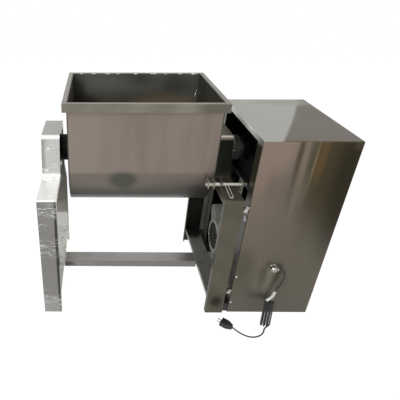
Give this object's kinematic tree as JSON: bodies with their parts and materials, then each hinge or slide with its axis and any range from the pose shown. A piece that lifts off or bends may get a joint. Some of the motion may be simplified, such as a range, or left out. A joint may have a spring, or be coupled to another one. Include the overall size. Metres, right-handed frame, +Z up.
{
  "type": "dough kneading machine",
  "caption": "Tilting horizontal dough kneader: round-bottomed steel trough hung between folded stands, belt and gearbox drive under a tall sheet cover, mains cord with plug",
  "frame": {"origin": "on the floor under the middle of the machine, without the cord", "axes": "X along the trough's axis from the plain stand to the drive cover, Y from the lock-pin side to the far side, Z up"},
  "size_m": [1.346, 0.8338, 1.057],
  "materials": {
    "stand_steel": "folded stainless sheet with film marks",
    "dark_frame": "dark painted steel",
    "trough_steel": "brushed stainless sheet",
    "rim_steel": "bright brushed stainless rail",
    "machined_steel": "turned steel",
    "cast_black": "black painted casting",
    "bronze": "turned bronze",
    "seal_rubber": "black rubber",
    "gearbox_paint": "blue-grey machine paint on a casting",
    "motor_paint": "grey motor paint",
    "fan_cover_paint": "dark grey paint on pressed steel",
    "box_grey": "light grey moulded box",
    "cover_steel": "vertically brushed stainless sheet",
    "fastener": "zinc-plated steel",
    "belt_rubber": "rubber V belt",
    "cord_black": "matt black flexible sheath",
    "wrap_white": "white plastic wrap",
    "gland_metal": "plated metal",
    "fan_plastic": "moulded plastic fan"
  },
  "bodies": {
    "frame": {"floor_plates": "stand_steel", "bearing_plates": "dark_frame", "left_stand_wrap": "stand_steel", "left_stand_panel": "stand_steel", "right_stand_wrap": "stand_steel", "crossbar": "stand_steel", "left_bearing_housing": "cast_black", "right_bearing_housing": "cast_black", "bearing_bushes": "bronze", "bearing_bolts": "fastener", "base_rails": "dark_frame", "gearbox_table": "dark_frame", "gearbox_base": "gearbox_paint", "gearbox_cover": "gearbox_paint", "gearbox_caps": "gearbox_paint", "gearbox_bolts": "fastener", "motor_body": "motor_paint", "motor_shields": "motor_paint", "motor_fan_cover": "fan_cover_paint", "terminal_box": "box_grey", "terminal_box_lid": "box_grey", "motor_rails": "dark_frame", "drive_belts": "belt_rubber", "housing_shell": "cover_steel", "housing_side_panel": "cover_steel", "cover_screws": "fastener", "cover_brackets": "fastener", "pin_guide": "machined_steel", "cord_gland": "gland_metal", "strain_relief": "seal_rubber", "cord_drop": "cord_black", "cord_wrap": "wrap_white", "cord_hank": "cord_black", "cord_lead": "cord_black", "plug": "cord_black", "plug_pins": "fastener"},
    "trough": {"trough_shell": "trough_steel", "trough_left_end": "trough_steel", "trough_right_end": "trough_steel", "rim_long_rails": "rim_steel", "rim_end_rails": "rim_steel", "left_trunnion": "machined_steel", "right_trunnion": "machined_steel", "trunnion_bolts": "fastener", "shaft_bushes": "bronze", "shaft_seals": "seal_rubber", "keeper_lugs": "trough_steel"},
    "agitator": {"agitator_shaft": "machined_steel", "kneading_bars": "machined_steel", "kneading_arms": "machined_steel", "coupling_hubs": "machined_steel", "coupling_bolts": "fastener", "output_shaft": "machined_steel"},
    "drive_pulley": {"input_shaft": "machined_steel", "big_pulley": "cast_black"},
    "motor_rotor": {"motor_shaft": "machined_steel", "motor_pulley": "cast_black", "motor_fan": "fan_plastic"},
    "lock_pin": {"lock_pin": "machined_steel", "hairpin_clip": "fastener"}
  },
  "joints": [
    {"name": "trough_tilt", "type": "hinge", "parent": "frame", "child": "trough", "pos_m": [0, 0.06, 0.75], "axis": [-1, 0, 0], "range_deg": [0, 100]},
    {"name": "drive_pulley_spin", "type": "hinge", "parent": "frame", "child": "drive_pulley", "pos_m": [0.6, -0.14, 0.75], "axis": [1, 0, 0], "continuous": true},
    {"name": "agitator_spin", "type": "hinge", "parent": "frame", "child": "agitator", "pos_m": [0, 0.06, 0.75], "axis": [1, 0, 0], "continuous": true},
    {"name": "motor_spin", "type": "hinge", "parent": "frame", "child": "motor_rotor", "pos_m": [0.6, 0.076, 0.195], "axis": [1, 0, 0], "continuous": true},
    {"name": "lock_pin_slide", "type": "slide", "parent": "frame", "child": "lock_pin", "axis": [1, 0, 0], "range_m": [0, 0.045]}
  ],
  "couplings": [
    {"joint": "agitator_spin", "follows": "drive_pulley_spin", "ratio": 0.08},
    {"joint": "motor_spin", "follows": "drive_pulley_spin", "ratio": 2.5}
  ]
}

TASK REQUIREMENTS >> Identify and copy lines that hold the string "from".

TASK ANSWER >>
Give this object's kinematic tree as JSON: bodies with their parts and materials, then each hinge or slide with its axis and any range from the pose shown. A piece that lifts off or bends may get a joint. Some of the motion may be simplified, such as a range, or left out. A joint may have a spring, or be coupled to another one. Include the overall size. Metres, right-handed frame, +Z up.
  "frame": {"origin": "on the floor under the middle of the machine, without the cord", "axes": "X along the trough's axis from the plain stand to the drive cover, Y from the lock-pin side to the far side, Z up"},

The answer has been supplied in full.